In conversations in the Griesplatz area of Graz, a site associated with Turkish and Somalian immigrants, the artist asked strangers where they were headed in their personal aspirations. Among the responses – “My plan for the future is to finish my studies and to go to the UK and find a job” – it is a split between utopia and monument that sets immigrants apart. The restless drive towards utopian possibilities is offset by the inability to monumentalize the pain of loss and separation that uproots any migrant from past attachments and belonging. Whereas monuments are always fixed into a given place, someone who is perpetually on the move is locked into the spacelessness that exists between borders – in Euclidean geometry a borderline that separates two or more areas is taken to have no spatial properties of its own. But does such fugitive dispossession not also entail invisibility as a strategy for the best chances of survival ? The illegal immigrant, above all, must be a virtuoso performer who adapts to her surroundings and blends in – not to attract the attention of an audience, but on the contrary, to pass unnoticed when moving through public spaces, to disappear into the crowd, and thus remain unseen.

 

Where Attia creates a double scene of inscription – the couscous boundary only exists permanently as an archival or memorial trace – it is crucial to observe how the city’s public transport network acts as the medium of exhibition. Art is public not just because it is placed outdoors rather than indoors but to the extent it reflects on the conditions of open circulation that constitute the public sphere as a site of sociability among strangers.As literary scholar Michael Warner points out, the verb “to publish” took off in eighteenth century print culture with the routine appearance of daily and weekly newspapers that were addressed to anonymous readerships by virtue of their mass circulation. Taking the view that, “ a public is a relation among strangers”, Warner suggests that modernity entails a kind of stranger sociability in which “an environment of strangerhood is the necessary premise of some of our most prized ways of being”, for, “a nation or public or market in which everyone would be known personally would be no nation or public or market at all”(1). In view of Attia’s insights into the double-sided invisibility ghosting the immigrants, his art also reveals two kinds of publicness.

 

On the one hand, just as the creation of wealth would be impossible without immigrant labor (which is hidden from view, like domestic labor in the private sphere) so the social worlds of modernity could not possibly function without the normative environment of stranger sociability.
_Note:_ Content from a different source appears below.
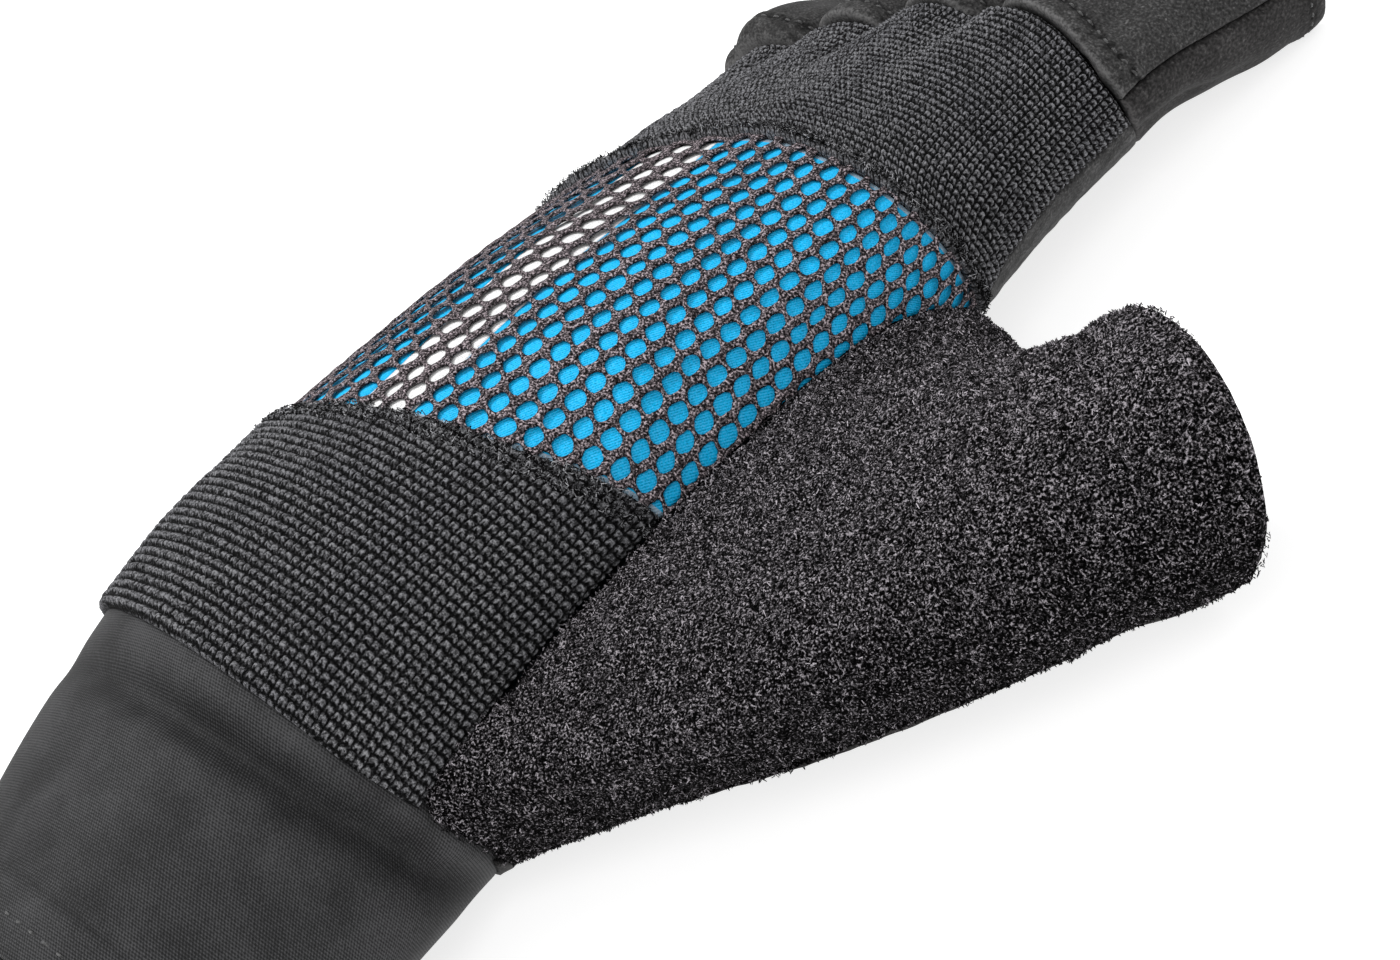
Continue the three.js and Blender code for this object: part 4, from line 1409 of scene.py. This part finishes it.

Equations between the categories of the immigrant and the ancient idea of the stranger as a wandering outsider or exotic “other” are thus intelligible, on the other hand, as anti-modern reactions to a public sphere in which one’s freedom is lived as an impersonal relation among strangers. The democratic potential of the multitudes brought together by the modern public sphere is precisely what is cut off by ideological equivalences between nations and families. When stranger sociability is domesticated in this way, the immigrant must be kept out of the boundaries that enclose publicness within the arbitrary limits of the nation-state. Where Doris Salcedo explored such political aspects of boundary maintenance in her Shibboleth (2007), drilling a crack into the floor of the gallery to evoke the ancient test of membership and belonging that once separated friend and enemy, Kader Attia’s focus on the porosity of boundaries that are always vulnerable to historical decay adds an awareness of the public sphere’s ambiguous condition of strangerhood, which thus links the identities of the immigrant and the neighbor. With this interest in sculptural voids and installations that point to missing elements, Attia embraces emptiness not as a negative space of lack but as an absence that enables critical potentialities. The condition of public invisibility surrounding the precarious lives of illegal immigrants in Europe today is thus a locus of antagonism that nonetheless opens public space into a site of poetic world making.

(1) Michael Warner, Publics and Counterpublics (New York: Zone Books 2002): 74, 76.

 

Published in: Utopia and Monument, Exhibition for the Public Space, Steirischer Herbst, Graz, Austria, 2010.